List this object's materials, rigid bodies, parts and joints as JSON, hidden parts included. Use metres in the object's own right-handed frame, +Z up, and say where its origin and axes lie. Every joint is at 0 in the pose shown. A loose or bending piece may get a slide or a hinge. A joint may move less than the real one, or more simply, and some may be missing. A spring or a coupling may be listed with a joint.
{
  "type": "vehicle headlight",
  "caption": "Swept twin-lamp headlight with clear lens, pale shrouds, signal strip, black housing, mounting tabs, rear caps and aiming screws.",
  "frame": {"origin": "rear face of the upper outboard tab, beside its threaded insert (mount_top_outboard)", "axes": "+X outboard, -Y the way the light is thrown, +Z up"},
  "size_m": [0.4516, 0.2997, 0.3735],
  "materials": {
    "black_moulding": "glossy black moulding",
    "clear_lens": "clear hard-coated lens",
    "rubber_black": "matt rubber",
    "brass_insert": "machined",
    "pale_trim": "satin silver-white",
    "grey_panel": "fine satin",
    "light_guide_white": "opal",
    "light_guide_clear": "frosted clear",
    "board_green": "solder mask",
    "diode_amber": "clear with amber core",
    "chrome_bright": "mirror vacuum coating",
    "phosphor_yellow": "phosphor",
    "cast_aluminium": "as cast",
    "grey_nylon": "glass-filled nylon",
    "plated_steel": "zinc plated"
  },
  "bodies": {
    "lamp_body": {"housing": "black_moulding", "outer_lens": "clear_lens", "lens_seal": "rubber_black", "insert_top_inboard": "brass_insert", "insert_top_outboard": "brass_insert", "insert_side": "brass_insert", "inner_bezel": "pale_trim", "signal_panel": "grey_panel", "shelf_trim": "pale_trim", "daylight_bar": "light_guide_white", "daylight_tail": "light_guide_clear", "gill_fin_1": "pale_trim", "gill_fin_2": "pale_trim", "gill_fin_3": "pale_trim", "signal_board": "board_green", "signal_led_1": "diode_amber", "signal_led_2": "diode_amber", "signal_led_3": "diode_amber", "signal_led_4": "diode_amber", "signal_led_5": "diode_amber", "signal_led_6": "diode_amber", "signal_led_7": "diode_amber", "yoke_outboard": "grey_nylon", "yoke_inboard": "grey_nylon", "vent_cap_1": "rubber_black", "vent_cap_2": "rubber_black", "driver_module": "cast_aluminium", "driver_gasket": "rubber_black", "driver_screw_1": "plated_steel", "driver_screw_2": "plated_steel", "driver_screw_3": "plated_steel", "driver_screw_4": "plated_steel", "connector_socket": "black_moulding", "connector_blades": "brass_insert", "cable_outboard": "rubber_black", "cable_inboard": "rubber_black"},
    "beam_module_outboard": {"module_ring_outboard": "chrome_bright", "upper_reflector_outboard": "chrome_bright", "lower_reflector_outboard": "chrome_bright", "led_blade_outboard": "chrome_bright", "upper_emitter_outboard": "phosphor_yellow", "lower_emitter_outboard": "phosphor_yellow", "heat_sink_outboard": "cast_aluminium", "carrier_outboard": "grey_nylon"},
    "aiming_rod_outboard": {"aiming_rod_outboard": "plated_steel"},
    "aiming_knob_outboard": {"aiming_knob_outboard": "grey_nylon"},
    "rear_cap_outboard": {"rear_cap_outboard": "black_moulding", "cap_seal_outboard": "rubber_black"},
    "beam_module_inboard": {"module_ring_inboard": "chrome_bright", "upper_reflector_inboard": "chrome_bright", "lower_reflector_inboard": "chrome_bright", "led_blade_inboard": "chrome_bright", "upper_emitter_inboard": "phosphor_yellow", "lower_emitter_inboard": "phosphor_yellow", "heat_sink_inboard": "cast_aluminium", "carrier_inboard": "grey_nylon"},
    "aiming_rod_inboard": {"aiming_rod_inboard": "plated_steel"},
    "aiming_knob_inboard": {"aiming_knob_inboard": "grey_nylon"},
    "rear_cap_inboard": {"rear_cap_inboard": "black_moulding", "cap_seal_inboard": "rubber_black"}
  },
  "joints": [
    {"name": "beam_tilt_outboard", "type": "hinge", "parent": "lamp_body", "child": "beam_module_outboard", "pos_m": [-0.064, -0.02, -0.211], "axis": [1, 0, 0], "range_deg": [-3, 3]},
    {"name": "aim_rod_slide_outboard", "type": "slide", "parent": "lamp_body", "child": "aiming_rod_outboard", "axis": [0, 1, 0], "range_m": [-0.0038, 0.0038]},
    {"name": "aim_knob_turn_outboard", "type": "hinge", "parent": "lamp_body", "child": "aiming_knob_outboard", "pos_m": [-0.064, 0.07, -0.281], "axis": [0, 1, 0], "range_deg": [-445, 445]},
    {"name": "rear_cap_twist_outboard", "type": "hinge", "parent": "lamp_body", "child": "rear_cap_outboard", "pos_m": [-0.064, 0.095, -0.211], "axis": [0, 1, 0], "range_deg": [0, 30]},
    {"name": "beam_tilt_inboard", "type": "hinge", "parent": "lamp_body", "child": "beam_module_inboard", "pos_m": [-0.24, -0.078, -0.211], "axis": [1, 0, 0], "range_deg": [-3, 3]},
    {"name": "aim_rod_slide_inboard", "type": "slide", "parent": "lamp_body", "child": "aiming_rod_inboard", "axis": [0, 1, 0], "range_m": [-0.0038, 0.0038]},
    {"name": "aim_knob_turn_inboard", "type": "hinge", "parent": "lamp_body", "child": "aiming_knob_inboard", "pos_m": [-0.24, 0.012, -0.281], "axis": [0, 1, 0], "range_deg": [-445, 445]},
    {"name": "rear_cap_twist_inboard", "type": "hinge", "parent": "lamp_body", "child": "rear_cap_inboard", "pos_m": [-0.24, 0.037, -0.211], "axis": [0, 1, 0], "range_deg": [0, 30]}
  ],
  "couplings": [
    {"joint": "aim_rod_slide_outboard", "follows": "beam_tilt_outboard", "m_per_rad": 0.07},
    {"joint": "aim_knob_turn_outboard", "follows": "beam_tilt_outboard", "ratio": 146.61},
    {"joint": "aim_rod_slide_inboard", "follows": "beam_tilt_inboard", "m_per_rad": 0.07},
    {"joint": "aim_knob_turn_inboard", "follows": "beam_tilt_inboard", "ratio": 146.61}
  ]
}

...

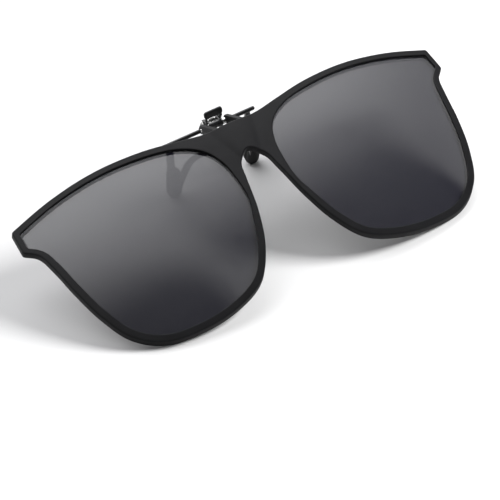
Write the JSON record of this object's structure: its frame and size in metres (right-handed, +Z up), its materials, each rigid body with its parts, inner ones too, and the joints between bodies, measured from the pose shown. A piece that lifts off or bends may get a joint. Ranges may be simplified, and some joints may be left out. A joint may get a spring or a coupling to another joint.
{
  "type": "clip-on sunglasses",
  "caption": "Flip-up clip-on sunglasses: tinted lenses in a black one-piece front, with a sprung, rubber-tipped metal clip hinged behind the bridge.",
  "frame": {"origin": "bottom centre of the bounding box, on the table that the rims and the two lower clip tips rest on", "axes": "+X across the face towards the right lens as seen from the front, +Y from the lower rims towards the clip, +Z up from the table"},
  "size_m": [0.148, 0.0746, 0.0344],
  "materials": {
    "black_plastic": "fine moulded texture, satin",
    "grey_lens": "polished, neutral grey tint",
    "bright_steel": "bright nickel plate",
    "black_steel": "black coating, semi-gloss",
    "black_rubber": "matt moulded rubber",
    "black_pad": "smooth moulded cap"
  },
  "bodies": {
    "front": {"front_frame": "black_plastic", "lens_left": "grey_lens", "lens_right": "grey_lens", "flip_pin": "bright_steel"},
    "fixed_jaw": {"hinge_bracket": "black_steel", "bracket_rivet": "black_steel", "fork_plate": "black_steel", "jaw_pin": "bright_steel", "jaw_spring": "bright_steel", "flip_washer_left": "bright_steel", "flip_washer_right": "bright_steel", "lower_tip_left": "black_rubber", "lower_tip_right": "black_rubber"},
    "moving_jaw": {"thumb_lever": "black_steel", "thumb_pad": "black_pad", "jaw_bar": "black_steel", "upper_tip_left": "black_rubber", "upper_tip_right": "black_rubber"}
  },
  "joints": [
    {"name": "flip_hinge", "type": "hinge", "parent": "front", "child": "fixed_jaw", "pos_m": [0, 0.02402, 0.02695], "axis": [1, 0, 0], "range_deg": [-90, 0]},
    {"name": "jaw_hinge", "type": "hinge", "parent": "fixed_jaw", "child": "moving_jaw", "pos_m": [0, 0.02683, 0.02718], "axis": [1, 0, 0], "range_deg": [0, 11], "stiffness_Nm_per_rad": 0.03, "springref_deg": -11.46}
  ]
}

--

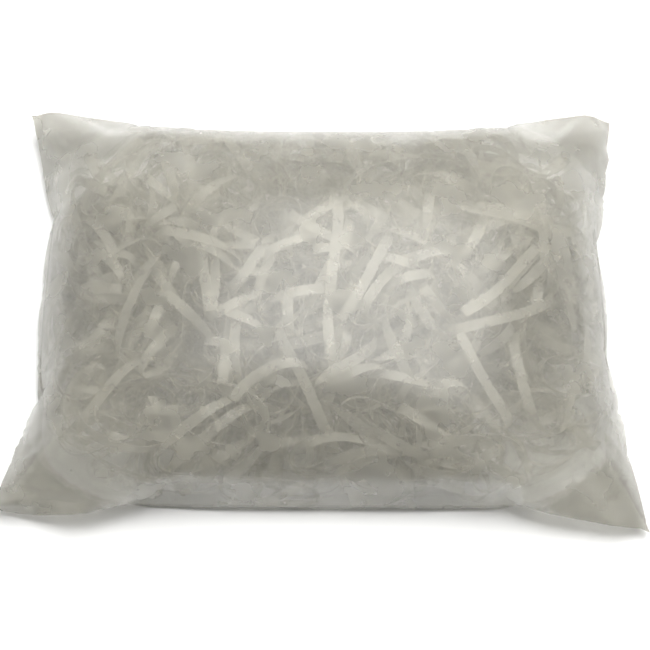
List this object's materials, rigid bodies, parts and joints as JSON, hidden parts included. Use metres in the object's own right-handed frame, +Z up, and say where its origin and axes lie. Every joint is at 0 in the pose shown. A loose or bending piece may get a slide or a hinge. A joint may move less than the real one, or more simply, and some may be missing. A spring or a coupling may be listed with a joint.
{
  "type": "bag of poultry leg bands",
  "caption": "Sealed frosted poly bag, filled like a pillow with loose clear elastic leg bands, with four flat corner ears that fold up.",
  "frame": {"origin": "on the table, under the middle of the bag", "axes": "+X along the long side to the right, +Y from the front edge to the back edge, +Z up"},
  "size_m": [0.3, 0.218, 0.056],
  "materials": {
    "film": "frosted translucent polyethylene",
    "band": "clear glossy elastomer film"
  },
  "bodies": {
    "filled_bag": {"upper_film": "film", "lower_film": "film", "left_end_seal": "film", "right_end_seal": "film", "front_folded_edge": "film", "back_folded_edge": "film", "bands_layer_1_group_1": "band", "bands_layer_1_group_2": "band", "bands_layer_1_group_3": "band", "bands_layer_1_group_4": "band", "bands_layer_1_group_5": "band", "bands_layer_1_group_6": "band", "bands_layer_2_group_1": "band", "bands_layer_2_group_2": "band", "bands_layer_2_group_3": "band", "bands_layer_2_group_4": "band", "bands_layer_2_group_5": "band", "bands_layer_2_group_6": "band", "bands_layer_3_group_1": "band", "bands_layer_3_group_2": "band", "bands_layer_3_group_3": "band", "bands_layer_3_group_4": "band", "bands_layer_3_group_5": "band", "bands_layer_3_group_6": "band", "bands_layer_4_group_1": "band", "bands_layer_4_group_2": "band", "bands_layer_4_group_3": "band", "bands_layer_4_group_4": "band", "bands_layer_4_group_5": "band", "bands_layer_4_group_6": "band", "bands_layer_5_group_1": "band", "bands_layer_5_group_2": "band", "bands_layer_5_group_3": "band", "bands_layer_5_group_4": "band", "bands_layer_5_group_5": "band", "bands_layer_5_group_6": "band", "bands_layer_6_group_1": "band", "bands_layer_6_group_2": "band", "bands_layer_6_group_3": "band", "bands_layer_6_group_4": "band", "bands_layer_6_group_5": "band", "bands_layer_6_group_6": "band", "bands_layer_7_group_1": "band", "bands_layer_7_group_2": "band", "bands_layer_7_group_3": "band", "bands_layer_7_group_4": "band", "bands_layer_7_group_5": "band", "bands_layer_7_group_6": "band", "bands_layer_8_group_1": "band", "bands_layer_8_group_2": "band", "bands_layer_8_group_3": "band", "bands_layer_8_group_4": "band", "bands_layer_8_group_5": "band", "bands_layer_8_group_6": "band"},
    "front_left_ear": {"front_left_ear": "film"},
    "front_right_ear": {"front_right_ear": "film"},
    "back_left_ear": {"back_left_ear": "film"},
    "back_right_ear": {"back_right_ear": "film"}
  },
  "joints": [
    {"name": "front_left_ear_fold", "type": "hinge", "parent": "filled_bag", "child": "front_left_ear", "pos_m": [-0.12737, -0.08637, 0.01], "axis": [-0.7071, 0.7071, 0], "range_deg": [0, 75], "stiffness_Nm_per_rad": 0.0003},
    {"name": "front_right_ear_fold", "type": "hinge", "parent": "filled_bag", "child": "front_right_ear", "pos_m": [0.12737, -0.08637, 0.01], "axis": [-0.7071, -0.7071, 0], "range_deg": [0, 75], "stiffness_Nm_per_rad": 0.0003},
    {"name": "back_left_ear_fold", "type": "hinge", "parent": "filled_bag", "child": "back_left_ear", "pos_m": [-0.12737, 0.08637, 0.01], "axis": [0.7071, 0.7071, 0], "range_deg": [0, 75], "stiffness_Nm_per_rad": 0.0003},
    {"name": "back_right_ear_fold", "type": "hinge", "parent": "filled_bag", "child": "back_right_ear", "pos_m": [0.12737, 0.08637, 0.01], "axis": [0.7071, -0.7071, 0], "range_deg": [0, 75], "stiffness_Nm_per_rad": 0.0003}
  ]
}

- _Goal_:
Gather from the records above every line containing the string "that".

- _Answer to this exercise_:
Write the JSON record of this object's structure: its frame and size in metres (right-handed, +Z up), its materials, each rigid body with its parts, inner ones too, and the joints between bodies, measured from the pose shown. A piece that lifts off or bends may get a joint. Ranges may be simplified, and some joints may be left out. A joint may get a spring or a coupling to another joint.
  "frame": {"origin": "bottom centre of the bounding box, on the table that the rims and the two lower clip tips rest on", "axes": "+X across the face towards the right lens as seen from the front, +Y from the lower rims towards the clip, +Z up from the table"},
  "caption": "Sealed frosted poly bag, filled like a pillow with loose clear elastic leg bands, with four flat corner ears that fold up.",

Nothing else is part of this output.